What if the numerator is of higher degree?

Example \(\displaystyle \L\;y\;=\;\frac{3x^2\,+\,7x\,+\,5}{2x\,-\,3}\)

Divide top and bottom by \(\displaystyle x:\L\;\;\frac{\frac{3x^2}{x}\,+\,\frac{7x}{x}\,+\,\frac{5}{x}}{\frac{2x}{x}\,-\,\frac{3}{x}} \;= \;\frac{3x\,+\,7\,+\,\frac{5}{x}}{2\,-\,\frac{3}{x}}\)

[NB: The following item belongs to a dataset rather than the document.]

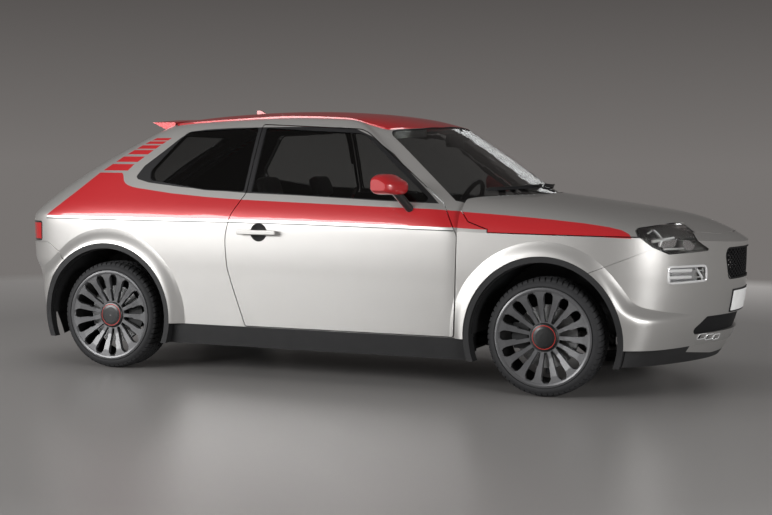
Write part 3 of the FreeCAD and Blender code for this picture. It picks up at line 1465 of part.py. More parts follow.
def steering_wheel():
    centre = wheel_centre()
    axis = wheel_axis()
    rim = Part.makeTorus(STEERING_WHEEL_RADIUS, STEERING_WHEEL_TUBE, centre, axis)
    hub_end = centre + axis * (STEERING_WHEEL_TUBE * 3 - SEAT_GAP)
    hub = rod(centre - axis * STEERING_WHEEL_TUBE, hub_end, COLUMN_RADIUS * 2)
    sideways = Vector(0, 1, 0)
    down = Vector(-axis.z, 0, axis.x) * -1.0
    spokes = []
    for way in (sideways, sideways * -1.0, down):
        spokes.append(rod(centre, centre + way * STEERING_WHEEL_RADIUS, STEERING_WHEEL_TUBE * 3 / 4))
    return rim.fuse([hub] + spokes).removeSplitter()


def engine_block():
    x0 = FRONT_AXLE_X - ENGINE_LENGTH / 3
    return box(
        x0, x0 + ENGINE_LENGTH, -ENGINE_HALF, ENGINE_HALF, RAIL_Z, RAIL_Z + ENGINE_HEIGHT, SEAT_RADIUS)


def cowl():
    """Plenum cover below the foot of the windscreen."""
    top = up(BELT_SHARE) - PLATE
    x0 = along(BULKHEAD_SHARE) + PLATE + SEAT_GAP
    half = across(COWL_HALF_SHARE)
    return box(x0, x0 + OVERRUN / 4, -half, half, top - PLATE * 3, top)


# Running gear

def tyre_profile():
    half = TYRE_WIDTH / 2
    crown = TYRE_CROWN
    waist = lerp(BEAD_RADIUS, TYRE_RADIUS, TYRE_WAIST_SHARE)
    shoulder = lerp(BEAD_RADIUS, TYRE_RADIUS, TYRE_SHOULDER_SHARE)
    return [
        (BEAD_RADIUS, crown - half), (RIM_RADIUS, crown - half), (waist, -half), (shoulder, crown / 2 - half),
        (TYRE_RADIUS - crown, crown * 2 - half), (TYRE_RADIUS, crown * 5 - half),
        (TYRE_RADIUS, half - crown * 5), (TYRE_RADIUS - crown, half - crown * 2),
        (shoulder, half - crown / 2), (waist, half), (RIM_RADIUS, half - crown), (BEAD_RADIUS, half - crown),
    ]


def tyre_at(x):
    return turned(x, [(radius, WHEEL_Y + y) for radius, y in tyre_profile()])


def hub_face_y():
    return TYRE_FACE_Y - DISH


def hub_back_y():
    return hub_face_y() - HUB_LENGTH + SPOKE_THICK


def disc_outer_y():
    return hub_back_y() - SEAT_GAP


def stub_end_y():
    return hub_face_y() - RIM_WALL - PANEL_GAP


def spoke(x):
    """One spoke through the full depth of the wheel, stepped on one side like the real casting."""
    points = [
        Vector(x + RIM_BARREL_RADIUS * out, 0, TYRE_RADIUS + RIM_BARREL_RADIUS * aside)
        for out, aside in SPOKE_SHARES
    ]
    face = Part.Face(Part.makePolygon(points + [points[0]]))
    return face.extrude(Vector(0, TYRE_FACE_Y + OVERRUN, 0))


def spoke_star(x):
    """All the spokes, cut to the dished band between hub and rim."""
    spokes = []
    for k in range(SPOKE_COUNT):
        turned_spoke = spoke(x)
        turned_spoke.rotate(Vector(x, 0, TYRE_RADIUS), Vector(0, 1, 0), 360 / SPOKE_COUNT * k)
        spokes.append(turned_spoke)
    front = [(RIM_BARREL_RADIUS * out, TYRE_FACE_Y - DISH * depth) for out, depth in DISH_SHARES]
    back = [(r, y - SPOKE_THICK) for r, y in reversed(front)]
    return Part.makeCompound(spokes).common(turned(x, front + back))


def rim_at(x):
    """Rim barrel, stepped spokes, hub, and domed cap with the seat of its ring."""
    face = TYRE_FACE_Y
    back = WHEEL_Y - TYRE_WIDTH / 2 + TYRE_CROWN
    seat = BEAD_RADIUS - SEAT_GAP
    shoulder = face - TYRE_CROWN + SEAT_GAP
    barrel = turned(x, [
        (seat, back), (seat, shoulder), (RIM_RADIUS, shoulder), (RIM_RADIUS, face),
        (RIM_RADIUS - RIM_WALL, face + RIM_WALL / 3), (RIM_RADIUS - RIM_WALL * 2, face),
        (RIM_BARREL_RADIUS, face - RIM_WALL), (RIM_BARREL_RADIUS, back),
    ])
    hub_face = hub_face_y()
    hub = turned(x, [
        (BEARING_RADIUS, hub_back_y()), (HUB_RADIUS, hub_back_y()), (HUB_RADIUS, hub_face),
        (BEARING_RADIUS, hub_face),
    ])
    dome = [(CAP_RADIUS * out, hub_face + CAP_STAND * stand) for out, stand in CAP_SHARES]
    cap = turned(x, [(0, hub_face - RIM_WALL), (CAP_RADIUS, hub_face - RIM_WALL)] + dome)
    ring = turned(x, [
        (CAP_RING_RADIUS, hub_face + CAP_STAND * CAP_SHARES[1][1] - CAP_RING_DEPTH),
        (CAP_RING_RADIUS, hub_face + CAP_STAND), (CAP_RING_RADIUS - CAP_RING_WIDTH, hub_face + CAP_STAND),
        (CAP_RING_RADIUS - CAP_RING_WIDTH, hub_face + CAP_STAND * CAP_SHARES[1][1] - CAP_RING_DEPTH),
    ])
    return barrel.fuse([hub, spoke_star(x), cap]).removeSplitter().cut(ring)


def disc_at(x):
    outer = disc_outer_y()
    inner = outer - DISC_THICK
    bore = BEARING_RADIUS
    return turned(x, [(bore, inner), (DISC_RADIUS, inner), (DISC_RADIUS, outer), (bore, outer)])


def caliper(x, way):
    """Brake caliper over the edge of a disc, on the side that way points to along x."""
    inner = disc_outer_y() - DISC_THICK - PANEL_GAP
    outer = disc_outer_y() + PANEL_GAP
    top = DISC_RADIUS + PANEL_GAP
    near = DISC_RADIUS - CALIPER_HEIGHT / 2
    saddle = turned(x, [
        (KNUCKLE_HALF - PANEL_GAP, inner - CALIPER_WALL), (top + CALIPER_WALL, inner - CALIPER_WALL),
        (top + CALIPER_WALL, outer + CALIPER_WALL), (near, outer + CALIPER_WALL), (near, outer), (top, outer),
        (top, inner), (KNUCKLE_HALF - PANEL_GAP, inner),
    ])
    half = CALIPER_HEIGHT / 2
    x0 = min(x, x + way * OVERRUN)
    return saddle.common(box(x0, x0 + OVERRUN, 0, HALF_WIDTH, TYRE_RADIUS - half, TYRE_RADIUS + half))


def knuckle():
    """Front upright with its stub axle and brake caliper."""
    x = FRONT_AXLE_X
    y1 = disc_outer_y() - DISC_THICK - PANEL_GAP
    half = KNUCKLE_HALF
    body = box(x - half, x + half, y1 - KNUCKLE_THICK, y1, TYRE_RADIUS - half * 2, TYRE_RADIUS + half * 2)
    stub = rod(
        Vector(x, y1 - KNUCKLE_THICK, TYRE_RADIUS), Vector(x, stub_end_y(), TYRE_RADIUS),
        BEARING_RADIUS - SEAT_GAP)
    return body.fuse([stub, caliper(x, -1)]).removeSplitter()


def knuckle_y():
    return disc_outer_y() - DISC_THICK - PANEL_GAP - KNUCKLE_THICK / 2


def lower_arm():
    """Arm from the subframe out to the ball joint below the knuckle."""
    x = FRONT_AXLE_X
    top = TYRE_RADIUS - KNUCKLE_HALF * 2 - SEAT_GAP
    root = RAIL_Y - BEAM_DEPTH
    root_z = RAIL_Z - BEAM_DEPTH / 2
    elbow = WHEEL_Y - TYRE_WIDTH / 2
    low = top - BALL_HEIGHT
    end = knuckle_y()
    outline = [
        (root, root_z), (elbow, low), (end, low), (end, low - ARM_HEIGHT), (elbow, low - ARM_HEIGHT),
        (root, root_z - ARM_HEIGHT),
    ]
    arm = front_prism(outline, x - BALL_RADIUS * 2 / 3, x + BALL_RADIUS * 2 / 3)
    cup = rod(Vector(x, end, low - ARM_HEIGHT - PANEL_GAP), Vector(x, end, top), BALL_RADIUS)
    return cup.fuse(arm)


def front_subframe():
    arm_y = RAIL_Y - BEAM_DEPTH / 2
    z = RAIL_Z - SEAT_GAP
    x = FRONT_AXLE_X
    beam = box(x - BEAM_DEPTH, x + BEAM_DEPTH, -arm_y, arm_y, z - BEAM_DEPTH, z)
    return beam.fuse(sides(lower_arm())).removeSplitter()


def rear_axle():
    """Beam between the rear wheels, with trailing arms forward to the floor and a stub at each end."""
    y1 = disc_outer_y() - DISC_THICK - PANEL_GAP
    y2 = stub_end_y()
    x = REAR_AXLE_X
    z0 = TYRE_RADIUS - TRAILING_ARM_HEIGHT / 2
    beam = rod(Vector(x, -y1, TYRE_RADIUS), Vector(x, y1, TYRE_RADIUS), BEAM_RADIUS)
    plate = box(
        x - BEAM_RADIUS * 2, x + KNUCKLE_HALF, y1 - CALIPER_WALL, y1, TYRE_RADIUS - BEAM_RADIUS,
        TYRE_RADIUS + BEAM_RADIUS)
    stubs = rod(Vector(x, -y2, TYRE_RADIUS), Vector(x, y2, TYRE_RADIUS), BEARING_RADIUS - SEAT_GAP)
    arm = box(
        x, floor_rear() - SEAT_GAP, TRAILING_ARM_Y, TRAILING_ARM_Y + TRAILING_ARM_WIDTH, z0,
        z0 + TRAILING_ARM_HEIGHT)
    return beam.fuse([stubs] + sides(arm.fuse([plate, caliper(x, 1)]))).removeSplitter()


def pair(name, left):
    return {name + "_left": left, name + "_right": mirrored(left)}


def build():
    nodes = {
        "floor_pan": floor_pan(),
        "roof_panel": roof_panel(),
        "front_bumper": front_bumper(),
        "rear_bumper": rear_bumper(),
        "front_splitter": front_splitter(),
        "rear_valance": rear_valance(),
        "side_cladding": side_cladding(),
        "wheel_liners": wheel_liners(),
        "grille": grille_insert(),
        "headlamp_housings": both(headlamp_housing()),
        "headlamp_lenses": Part.makeCompound(sides(headlamp_lens()) + sides(fog_lens())),
        "fog_lamps": both(fog_lamp()),
        "tail_lamps": both(tail_lamp()),
        "windscreen": windscreen(),
        "quarter_windows": both(quarter_window()),
        "cowl": cowl(),
        "dashboard": dashboard(),
        "front_seats": both(front_seat()),
        "rear_bench": rear_bench(),
        "engine_block": engine_block(),
        "front_subframe": front_subframe(),
        "rear_axle": rear_axle(),
        "bonnet_panel": bonnet_panel(),
        "tailgate_shell": tailgate_shell(),
        "rear_screen": rear_screen(),
        "rear_spoiler": rear_spoiler(),
        "steering_wheel": steering_wheel(),
    }
    nodes.update(pair("side_frame", side_frame()))
    nodes.update(pair("front_wing", front_wing()))
    nodes.update(pair("door_shell", door_shell()))
    nodes.update(pair("door_glass", door_glass()))
    nodes.update(pair("mirror", mirror_housing()))
    nodes.update(pair("door_handle", door_handle()))
    nodes.update(pair("knuckle", knuckle()))
    for name, x, side in WHEEL_PLACES:
        for kind, make in (("tyre", tyre_at), ("rim", rim_at), ("disc", disc_at)):
            shape = make(x)
            nodes[kind + "_" + name] = shape if side > 0 else mirrored(shape)
    return nodes


os.makedirs("parts", exist_ok=True)
for name, shape in build().items():
    shape.exportStep("parts/" + name + ".step")
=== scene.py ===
"""Looks of the three-door rally hatchback: finishes, trim, tread, seats and studio.

Everything is in metres in the car's own frame: +X is the nose, +Y the left side, +Z up, with the
origin on the ground halfway along the length and width. Trim finds its places on the frame's nodes;
the livery follows lines read off the side view.
"""

import json
import math

import bmesh
import bpy
from mathutils import Matrix, Vector
from mathutils.bvhtree import BVHTree


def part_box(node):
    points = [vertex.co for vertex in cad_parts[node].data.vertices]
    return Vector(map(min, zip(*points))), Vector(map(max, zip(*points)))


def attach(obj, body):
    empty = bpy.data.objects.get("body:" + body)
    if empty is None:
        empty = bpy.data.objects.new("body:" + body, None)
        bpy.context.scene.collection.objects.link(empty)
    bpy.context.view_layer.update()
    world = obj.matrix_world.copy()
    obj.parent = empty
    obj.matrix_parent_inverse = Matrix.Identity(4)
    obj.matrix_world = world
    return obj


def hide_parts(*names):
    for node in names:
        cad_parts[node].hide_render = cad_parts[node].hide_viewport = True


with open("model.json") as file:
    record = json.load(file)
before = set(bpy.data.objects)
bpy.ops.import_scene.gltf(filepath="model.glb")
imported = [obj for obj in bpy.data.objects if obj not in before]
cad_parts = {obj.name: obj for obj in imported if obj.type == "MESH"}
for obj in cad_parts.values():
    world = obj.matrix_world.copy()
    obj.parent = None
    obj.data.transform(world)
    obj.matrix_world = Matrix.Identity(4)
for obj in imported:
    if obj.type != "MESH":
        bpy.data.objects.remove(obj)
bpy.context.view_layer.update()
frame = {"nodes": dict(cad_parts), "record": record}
NODES = frame["nodes"]
SIDES = (("left", 1), ("right", -1))

# Camera, as fitted to the photograph
IMAGE_WIDTH = 772
CAMERA_PLACE = Vector((3.159, -7.798, 1.159))
CAMERA_YAW = math.radians(22.089)
CAMERA_PITCH = math.radians(3.609)
CAMERA_ROLL = math.radians(0.398)
FOCAL_PIXELS = 1459.2
SENSOR_MM = 36.0
IMAGE_MIDDLE_SHIFT = -1.6
FAR_CLIP = 200.0

# Colours
SILVER = (0.47, 0.46, 0.445, 1)
WHITE = (0.72, 0.72, 0.70, 1)
RED = (0.42, 0.014, 0.018, 1)
CAP_RED_COLOUR = (0.55, 0.03, 0.02, 1)
LENS_RED = (0.36, 0.008, 0.010, 1)
LENS_BRIGHT = (0.46, 0.012, 0.014, 1)
BLACK = (0.012, 0.012, 0.013, 1)
SATIN_BLACK = (0.014, 0.014, 0.0145, 1)
RUBBER = (0.020, 0.020, 0.021, 1)
LEATHER = (0.02, 0.02, 0.02, 1)
CABIN_BLACK = (0.03, 0.03, 0.032, 1)
CLOTH = (0.050, 0.050, 0.054, 1)
GUNMETAL = (0.085, 0.085, 0.088, 1)
DISC_GREY = (0.16, 0.16, 0.16, 1)
BOWL_GREY = (0.16, 0.158, 0.155, 1)
ALLOY = (0.42, 0.42, 0.43, 1)
REFLECTOR = (0.80, 0.80, 0.81, 1)
# The chromes are only partly metallic, so their near-white colour also shows as diffuse white: painted
# reflection on real chrome.
LAMP_CHROME = (0.84, 0.84, 0.85, 1)
TRIM_CHROME = (0.88, 0.88, 0.88, 1)
MIRROR_SILVER = (0.85, 0.86, 0.87, 1)
LENS_CLEAR = (0.96, 0.97, 0.97, 1)
GLASS_TINT = (0.40, 0.41, 0.41, 1)
SKY_LIGHT = (0.80, 0.80, 0.80, 1)
# The far floor colour is painted paler as painted light, where the lamps reach the floor less
FLOOR_PAINTED_LIGHT = (0.46, 0.442, 0.43, 1)
PALE_NEAR = (0.24, 0.231, 0.225, 1)
WALL = (0.180, 0.168, 0.161, 1)
WALL_TOP = (0.088, 0.081, 0.078, 1)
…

We can see that, as \(\displaystyle x \to \infty\), both \(\displaystyle \L\frac{5}{x}\) and \(\displaystyle \L\frac{3}{x}\) go to zero.
\(\displaystyle \;\;\)but \(\displaystyle 3x\) gets larger and larger, of course.

So we have: \(\displaystyle \L\:y\;=\;\lim_{x\to\infty}\left(\frac{3x\,+\,7\,+\,\frac{5}{x}}{2\,-\,\frac{3}{x}}\right) \;= \;\frac{\infty\,+\,7\,+\,0}{2\,-\,0}\;=\;\infty\)

Hence, as \(\displaystyle x\) gets larger and larger, so does \(\displaystyle y\).
There is no horizontal asymptote.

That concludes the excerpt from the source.